NBC’s launch of Mr. Mayor extends Danson’s astounding streak of starring in sitcoms to five consecutive decades. In the 1980s, he had an 11-year run starring as Sam Malone on NBC’s Cheers. In the ’90s, he was still starring in Cheers, then began a six-season run as the star of Becker on CBS. In the 2000s, he finished up Becker and started playing an exaggerated version of himself as a recurring character on Larry David‘s HBO series, Curb Your Enthusiasm. He’s still doing that. And in the decade that just ended, Danson also starred for four years on another brilliant sitcom, NBC’s The Good Place. And now, Mr. Mayor. I’m in awe of that run—not only for its quantity and longevity, but also for its quality.
In Mr. Mayor, Danson takes the spotlight and shines once again, playing a character who’s clearly delighted by the job he ran for, and won, on a whim. Mayor Bremer’s relationship with his 15-year-old daughter Orly, played by Kyla Kenedy, gives the show as much comic potential as the political workplace. Especially since Danson, as a father frustrated by his inability to connect with his teen daughter, takes the script and sticks every landing on every line—even the absurdly inappropriate toss-aways.
Mr.

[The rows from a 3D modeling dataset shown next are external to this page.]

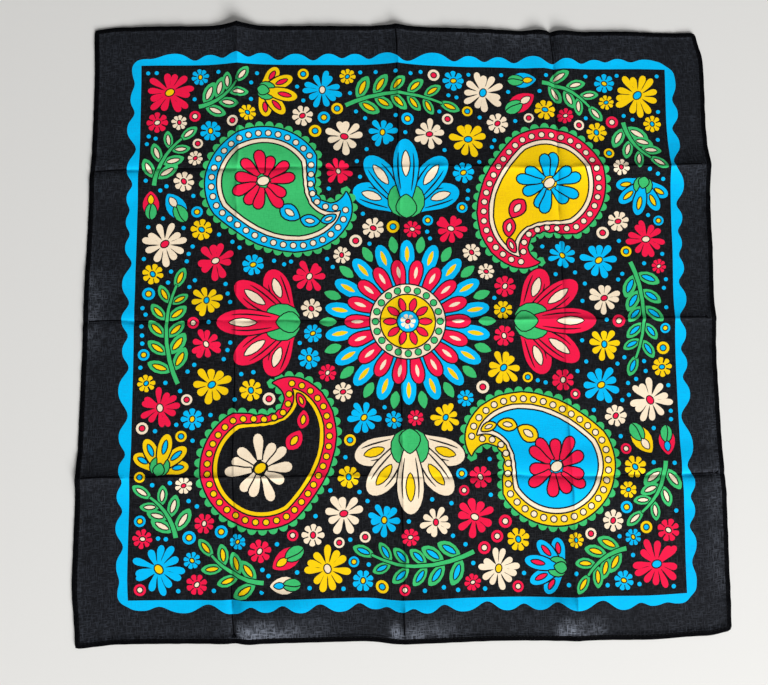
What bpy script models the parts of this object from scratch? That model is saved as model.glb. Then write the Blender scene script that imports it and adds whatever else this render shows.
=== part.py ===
# A printed cotton bandana, laid flat with its printed face up.
# It is one square of thin cloth with a narrow turned hem, and it was packed folded in four both ways,
# so three creases run down it and three run across it, each a ridge in places and a furrow in others.
# Metres, +Z up. The origin lies under the middle of the cloth, in the plane that it rests on.

from collections import namedtuple

import bmesh
import bpy

for old in list(bpy.data.objects):
    bpy.data.objects.remove(old, do_unlink=True)

MM = 0.001

# Driving dimensions: the straight-sided rectangle that the uneven sides keep close to, and the cloth
WIDTH = 549 * MM
HEIGHT = 535.5 * MM
CLOTH_THICKNESS = 1.0 * MM
HEM_THICKNESS = 1.8 * MM
HEM_WIDTH = 4.6 * MM
HEM_EDGE_ROUND = 0.9 * MM

# How deep into the cloth an uneven side pulls it out of square, as a power of the share across
SIDE_FADE = 3

# How far to each side a crease lifts the cloth, and the shape of a ridge and of a furrow
CREASE_REACH = 30 * MM
CREST_ROUND = 0.8 * MM
RIDGE_POWER = 2.2
FURROW_PEAK = 6.75

# Where the mesh has lines: from each side inwards, from each crease outwards, and between two creases
HEM_LINES = (0.0, HEM_EDGE_ROUND, HEM_WIDTH / 2, HEM_WIDTH, HEM_WIDTH * 1.15)
MARGIN_LINES = (10 * MM, 20 * MM, 40 * MM, 68 * MM)
CREASE_LINES = (3 * MM, 10 * MM, CREASE_REACH)

# A side: along is a share of its length, from the left or from the top, and out is how far the cloth
# reaches outside the straight side there
Side = namedtuple("Side", "along out")

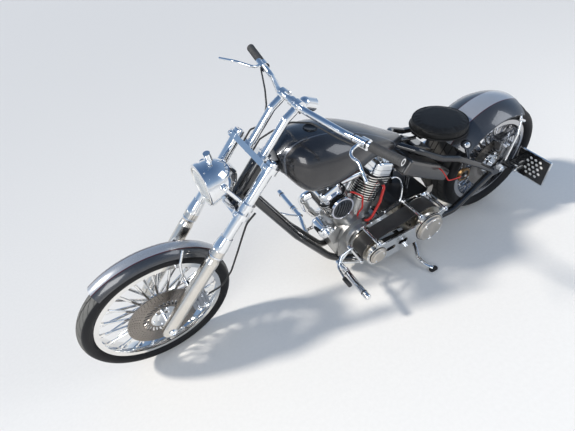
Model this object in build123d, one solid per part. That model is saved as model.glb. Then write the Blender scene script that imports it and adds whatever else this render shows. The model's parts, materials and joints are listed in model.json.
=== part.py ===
from build123d import *
import math
import os

# A custom chopper at full size, leaning on its side stand with the bars turned a little left.
# Every piece is drawn with the machine upright: +X forward, +Y to the rider's left, +Z up,
# z = 0 at the road and x = 0 at the rear axle. At the end the fork's pieces are turned about
# the steering axis, and the whole machine leans over and moves to the middle of its footprint.

# Stance
WHEELBASE = 1864
RAKE = 43.4
FORK_OFFSET = 57.7
LEAN = 10.0
STEER = 6.8

# Wheels: each rim's flange, each tyre's crown height and section
REAR_TYRE_R = 328
REAR_TYRE_W = 250
REAR_CROWN_R = 190
REAR_BEAD_R = 229
REAR_FLANGE_R = 246
REAR_RIM_W = 212
FRONT_TYRE_R = 338
FRONT_TYRE_W = 86
FRONT_CROWN_R = 48
FRONT_BEAD_R = 267
FRONT_FLANGE_R = 282
FRONT_RIM_W = 60
RIM_WALL = 6
SPOKES = 40
SPOKE_R = 5
AXLE_R = 10
AXLE_FIT = 0.05

# Fork: distances up the legs from the front axle
LEG_Y = 119
TUBE_R = 22.5
SLIDER_R = 30
SLIDER_TOP = 451
SLIDER_FOOT = 42
LOWER_TREE = 608
TOP_TREE = 818
TREE_T = 24
STEM_R = 12.7
NECK_R = 34
STEM_FIT = 0.05
NECK_GAP = 1.0
RISER_Y = 46
RISER_R = 16
BAR_R = 12.7

# Engine and primary drive
CRANK_X = 855
CRANK_Z = 240
CYLINDER_ANGLE = 22.5
CLUTCH_X = 536
CLUTCH_Z = 246
PLATE_IN_Y = 106
PLATE_OUT_Y = 236
PLATE_T = 8
BELT_W = 80
BELT_T = 6
FRONT_PULLEY_R = 60
CLUTCH_R = 98

# Frame tubes
TUBE_MAIN = 19
RAIL_Z = 100

# Stand
STAND_PIVOT = (560, 166, 102)
STAND_FOOT = (594, 365)
STAND_R = 11
STAND_EYE_R = 19
STAND_EYE_T = 28
STAND_PIN_R = 8

# Clearance between pieces that are clamped, bolted or rest on each other
SEAT_GAP = 0.3


def crown_height(radius, crown, lean):
    """Height of a leaned wheel's centre: its crown circle, of radius crown, rolls on the road."""
    return (radius - crown) * math.cos(lean) + crown


LEAN_RAD = math.radians(LEAN)
RAKE_RAD = math.radians(RAKE)
STEER_RAD = math.radians(STEER)
# turning the bars left also lays the front wheel over
FRONT_LEAN = math.asin(
    math.sin(RAKE_RAD) * math.sin(STEER_RAD) * math.cos(LEAN_RAD)
    + math.cos(STEER_RAD) * math.sin(LEAN_RAD)
)
REAR_AXLE_Z = REAR_TYRE_R
SINK = REAR_AXLE_Z * math.cos(LEAN_RAD) - crown_height(REAR_TYRE_R, REAR_CROWN_R, LEAN_RAD)
AXLE_DROP = FORK_OFFSET * (
    math.sin(STEER_RAD) * math.sin(LEAN_RAD)
    + (1 - math.cos(STEER_RAD)) * math.sin(RAKE_RAD) * math.cos(LEAN_RAD)
)
FRONT_AXLE_Z = (
    crown_height(FRONT_TYRE_R, FRONT_CROWN_R, FRONT_LEAN) + SINK + AXLE_DROP
) / math.cos(LEAN_RAD)

UP_FORK = Vector(-math.sin(RAKE_RAD), 0, math.cos(RAKE_RAD))
AHEAD = Vector(math.cos(RAKE_RAD), 0, math.sin(RAKE_RAD))
ACROSS = Vector(0, 1, 0)
FRONT_AXLE = Vector(WHEELBASE, 0, FRONT_AXLE_Z)
REAR_AXLE = Vector(0, 0, REAR_AXLE_Z)
STEER_POINT = FRONT_AXLE - AHEAD * FORK_OFFSET
STEER_AXIS = Axis(STEER_POINT, UP_FORK)


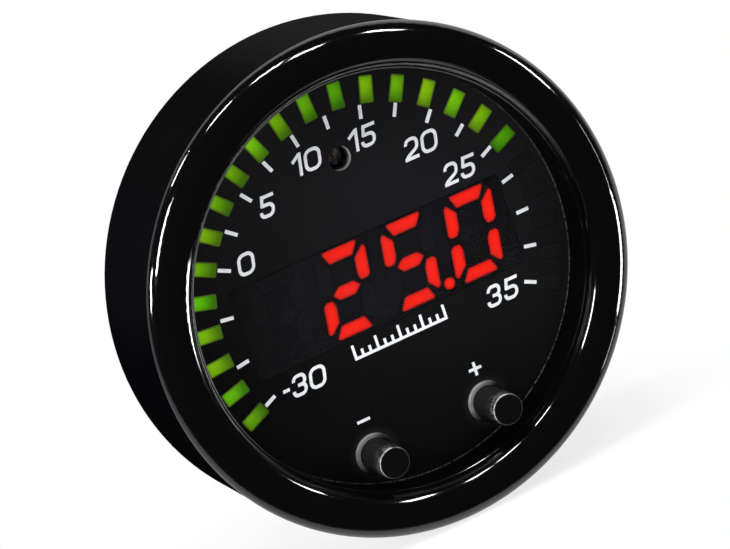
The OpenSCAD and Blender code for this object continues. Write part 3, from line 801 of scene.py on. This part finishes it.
# Connectors and inserts
# Two latching sockets with plated posts stand out of the cup, between two brass inserts
# that take the screws of the clamp bracket.
connector_nylon = plain_plastic("connector_nylon", (0.014, 0.014, 0.015), 0.35, 0.55)
for name in ("power_connector", "sensor_connector"):
    paint(name, connector_nylon)
for name in ("power_posts", "sensor_posts"):
    paint(name, plated_contact)
paint("bracket_inserts", metal("turned_brass", (0.75, 0.55, 0.22), 0.00025, 0.2, 0.36))


# Floor
# A plain pale sheet under the gauge. It shows white to the camera and keeps a soft shadow.
floor_size = 4
pale_fibre, dull_fibre = grey(0.8), grey(0.792)
floor_lift = 0.78
fibre_size = 0.01
shadow_reach = (0.022, 0.05)


def pale_floor():
    material, shader, place = finish("pale_floor", Specular_IOR_Level=0.0)
    fibres = place.noise(fibre_size, 2)
    feed(shader, Base_Color=fibres.blend(dull_fibre, pale_fibre), Roughness=fibres.between(0.85, 0.95))
    x, y, _ = place.split()
    seen = place.node("ShaderNodeLightPath", None, None, "Is Camera Ray")
    white = place.node("ShaderNodeEmission", None, {"Color": grey(1), "Strength": 1.0})
    # Painted light: camera rays see the floor lifted towards white, fully beyond the shadow's reach,
    # so its shadow shows only near the gauge.
    lift = seen * distance(x, y).ramp(*shadow_reach).between(floor_lift, 1)
    lifted = place.node("ShaderNodeMixShader", None, {0: lift, 2: white})
    tree = material.node_tree
    tree.links.new(shader.outputs[0], lifted.socket.node.inputs[1])
    tree.links.new(lifted.socket, tree.nodes["Material Output"].inputs["Surface"])
    return material


sheet = bmesh.new()
bmesh.ops.create_grid(sheet, x_segments=1, y_segments=1, size=floor_size / 2,
                      matrix=Matrix.Translation((0, 0, cad_box[0].z)))
floor_mesh = bpy.data.meshes.new("floor")
sheet.to_mesh(floor_mesh)
sheet.free()
floor_mesh.materials.append(pale_floor())
floor = bpy.data.objects.new("floor", floor_mesh)
scene.collection.objects.link(floor)
floor.visible_glossy = False


# Studio lights
# Eleven soft boxes stand in an arch round the camera's axis, from one side over the top to the
# other. Polished pieces see a dark room in front of the gauge and a pale one behind it, which
# is dark in one corner.
box_distance = 0.5
box_level = 40
fill_level = 0.22
room_front, room_back = 0.03, 0.6
back_edge, back_up, back_right, back_down = (0.2, 0.42), 0.35, 0.15, 0.45
down_range, down_share = (0.25, 0.9), 0.32
dark_corner = camera_right * 0.853 + camera_up * 0.492 + camera_forward * 0.174
corner_size, corner_loss = (0.88, 0.96), 0.85
soft_boxes = {  # clock angle from the camera's right, angle from its axis, width, height, power
    "right": (-5.5, 90.5, 16, 11.5, 0.75), "right_low": (-18, 97, 6, 5, 0.15),
    "right_strip": (9, 87, 12, 1.5, 0.35), "right_high": (31, 86, 15, 4, 1),
    "top_right": (60.5, 66.5, 12, 5, 1.1),
    "top_front": (83, 57.5, 12.5, 5, 1.1), "top": (101.5, 60, 12.5, 5.5, 1.1),
    "top_left": (125.5, 64, 12, 5.5, 1.1), "left_high": (151, 84.5, 9, 7, 1),
    "left": (175.5, 47, 30, 9, 1.05), "left_low": (188, 80, 13, 9, 0.95)}

for name, (clock, tilt, width, height, power) in soft_boxes.items():
    clock, tilt = math.radians(clock), math.radians(tilt)
    sideways = camera_right * math.cos(clock) + camera_up * math.sin(clock)
    out = sideways * math.sin(tilt) - camera_forward * math.cos(tilt)
    along = camera_up * math.cos(clock) - camera_right * math.sin(clock)
    lamp = bpy.data.lights.new(name, "AREA")
    lamp.shape = "RECTANGLE"
    lamp.size = math.radians(width) * math.sin(tilt) * box_distance
    lamp.size_y = math.radians(height) * box_distance
    lamp.energy = box_level * power * math.pi * lamp.size * lamp.size_y
    box = bpy.data.objects.new(name, lamp)
    scene.collection.objects.link(box)
    box.matrix_world = Matrix.Translation(Vector((0, face_y, 0)) + out * box_distance) @ Matrix(
        (along, out.cross(along), out)).transposed().to_4x4()
    box.visible_camera = False

world = bpy.data.worlds.new("studio")
scene.world = world
world.use_nodes = True
background = world.node_tree.nodes["Background"]
way = Flow(world.node_tree.nodes.new("ShaderNodeTexCoord").outputs["Generated"])
rays = world.node_tree.nodes.new("ShaderNodeLightPath")
to_camera, to_gloss, to_glass = (Flow(rays.outputs[name]) for name in (
    "Is Camera Ray", "Is Glossy Ray", "Is Transmission Ray"))
ahead, aloft, aside, corner = (
    way.node("ShaderNodeVectorMath", {"operation": "DOT_PRODUCT"}, {0: way, 1: axis}, "Value")
    for axis in (camera_forward, camera_up, camera_right, dark_corner))
down = (aloft * -1).ramp(*down_range)
back = room_back + aloft * back_up + aside * back_right + down * back_down
back = back * (ahead + down * down_share).ramp(*back_edge)
back = back * (1 - corner.ramp(*corner_size) * corner_loss)
mirrored = to_gloss.maths("MAXIMUM", to_glass)
unseen = mirrored * (back + room_front) + (1 - mirrored) * fill_level
level = to_camera + (1 - to_camera) * unseen
world.node_tree.links.new(level.socket, background.inputs["Strength"])
background.inputs["Color"].default_value = grey(1)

Mayor has other secret weapons, too, including Holly Hunter, who begins the series as the mayor’s most vocal adversary. She’s wonderful. So is former SNL player Bobby Moynihan as one of the mayor’s political aides—and, basically, so is this entire show. NBC is premiering two episodes of Mr. Mayor on Thursday, the night once reserved for such great, must-see TV sitcoms as Cheers, which began its run there almost 40 years ago. To start 2021 on a very good note, NBC has done it again. And so has Ted Danson.